Käfer-Rohrbach: Bisher hatten wir meist ein Opt-in-Modell – ein echtes Opt-out wäre da schon ein Fortschritt. Man könnte sagen: Ab Zeitpunkt X werden alle Bestandsverträge automatisch auf Elementarschutz umgestellt, es sei denn, der Kunde, die Kundin widerspricht aktiv. Damit würden wir vermutlich deutlich mehr Menschen erreichen, als wenn wir weiter nur auf freiwillige Zustimmung setzen. Das ließe sich auch politisch flankieren, etwa mit staatlicher Unterstützung. Entscheidend ist, wie Herr Billerbeck sagt: Solange sich jeder darauf verlassen kann, dass im Schadenfall der Staat einspringt – idealerweise noch im Wahlkampf mit Gummistiefeln und Versprechen –, fehlt der Anreiz zur Eigenvorsorge. Irgendwann muss der Staat sagen: Du hattest die Möglichkeit zur Versicherung und hast sie nicht genutzt – also gibt’s keine Hilfe mehr. Ob das dann auch konsequent durchgezogen wird, bleibt die große Frage. Aber genau das wäre der Hebel, der wirklich etwas verändern könnte.

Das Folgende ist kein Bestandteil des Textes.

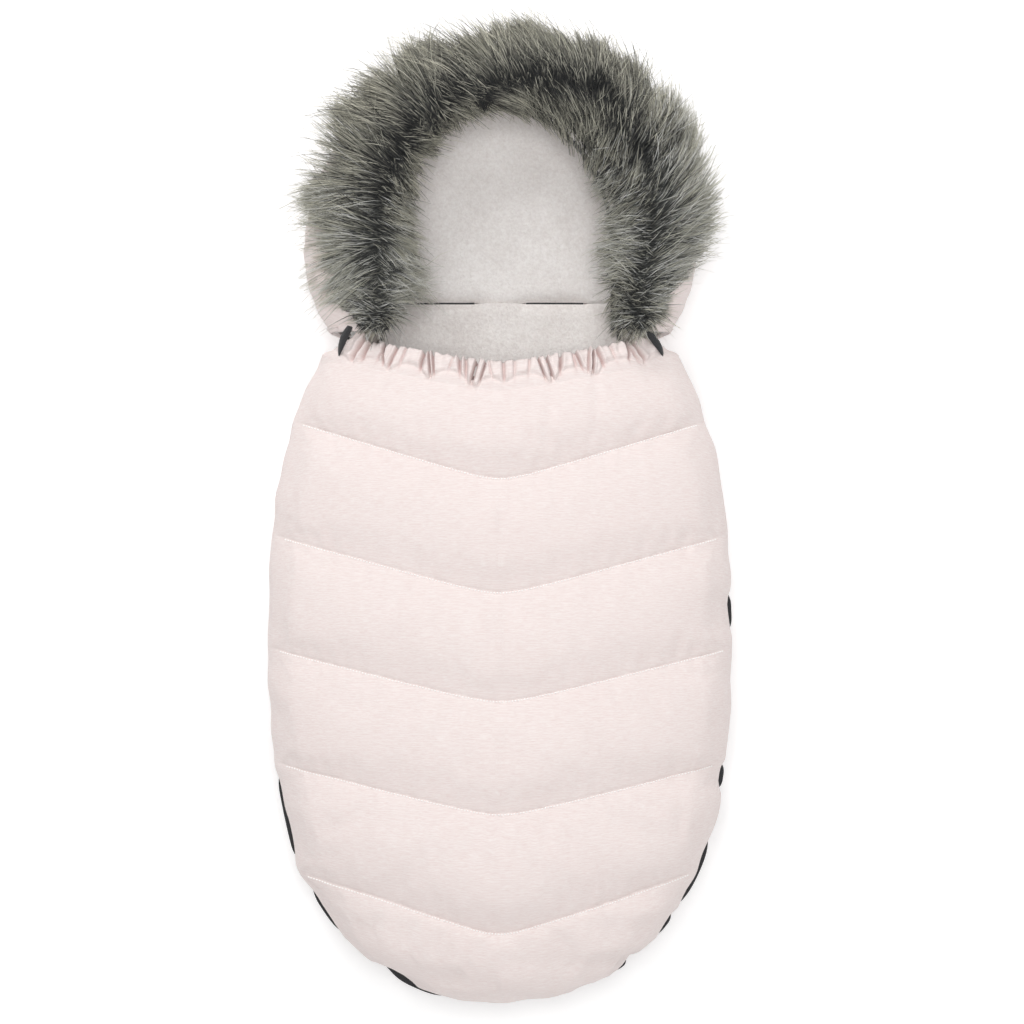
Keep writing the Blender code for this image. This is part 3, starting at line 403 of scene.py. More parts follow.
def plush_group():
    """Short brushed pile: a dense grain of fibre tips, brushed patches and pressed hollows."""
    tree, given, put = new_group(
        "plush",
        [
            ("Place", "NodeSocketVector", None),
            ("Tip", "NodeSocketColor", (0.7, 0.68, 0.66, 1)),
            ("Shaded_Root", "NodeSocketColor", (0.5, 0.48, 0.47, 1)),
            ("Grain", "NodeSocketFloat", 700.0),
        ],
        [("Color", "NodeSocketColor"), ("Height", "NodeSocketFloat")],
    )
    place = given.outputs["Place"]
    fibre = noise(tree, place, given.outputs["Grain"], 4.0, Distortion=0.6)
    tufts = sums(tree, "ADD", noise(tree, place, 190.0, 3.0), sums(tree, "MULTIPLY_ADD", fibre, 1.6, -0.50))
    # Partly random tone over broad patches, partly painted shade: the pile takes the darker root colour in
    # its low hollows and the tip colour on its tufts.
    shade = ramp(tree, sums(tree, "ADD", noise(tree, place, 28.0, 4.0), tufts), from_min=0.85, from_max=1.75)
    tree.links.new(mix(tree, shade, given.outputs["Shaded_Root"], given.outputs["Tip"]), put.inputs["Color"])
    tree.links.new(tufts, put.inputs["Height"])
    return tree


PLUSH = plush_group()


def plush(name, tip, root):
    made, tree, shader = new_material(name, tip, 0.95, 0.35)
    links = {"Place": object_place(tree), "Tip": (*tip, 1), "Shaded_Root": (*root, 1), "Grain": 420.0}
    pile = node(tree, "ShaderNodeGroup", links, node_tree=PLUSH)
    tree.links.new(pile.outputs["Color"], shader.inputs["Base Color"])
    bump(tree, shader, pile.outputs["Height"], 0.55, 0.0012)
    return made


SEAM_Y = 0.204
SLOT_X, SLOT_HALF_WIDE = 0.054, 0.0285
CROTCH_Y, CROTCH_HALF_WIDE, CROTCH_HALF_TALL = -0.070, 0.0256, 0.0046
CUSHION_LOW, CUSHION_HIGH, EDGE_DROP = 0.0019, 0.0160, 0.0045
BACK_INSET, SEAM_SOFT, SLOT_PRESS = 0.0216, 0.0035, 0.0050
NECK_HALF, NECK_FROM = 0.140, 0.150
CUSHION_PRESS, CROTCH_PRESS = 0.0020, 0.0035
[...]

Billerbeck: Exakt. Ich war letztes Jahr im Ahrtal – und dort sieht man sehr deutlich den Unterschied zwischen staatlicher Hilfe und Versicherungsschutz. Staatliche Hilfe ersetzt keinen Neuwert, sie ist nur eine Unterstützung. Wer durchs Ahrtal geht, erkennt sofort, wer versichert war und wer nicht. Trotz aller Kritik an der Branche und ihrer Überforderung: Der Nutzen einer Neuwertdeckung wird dort sehr sichtbar.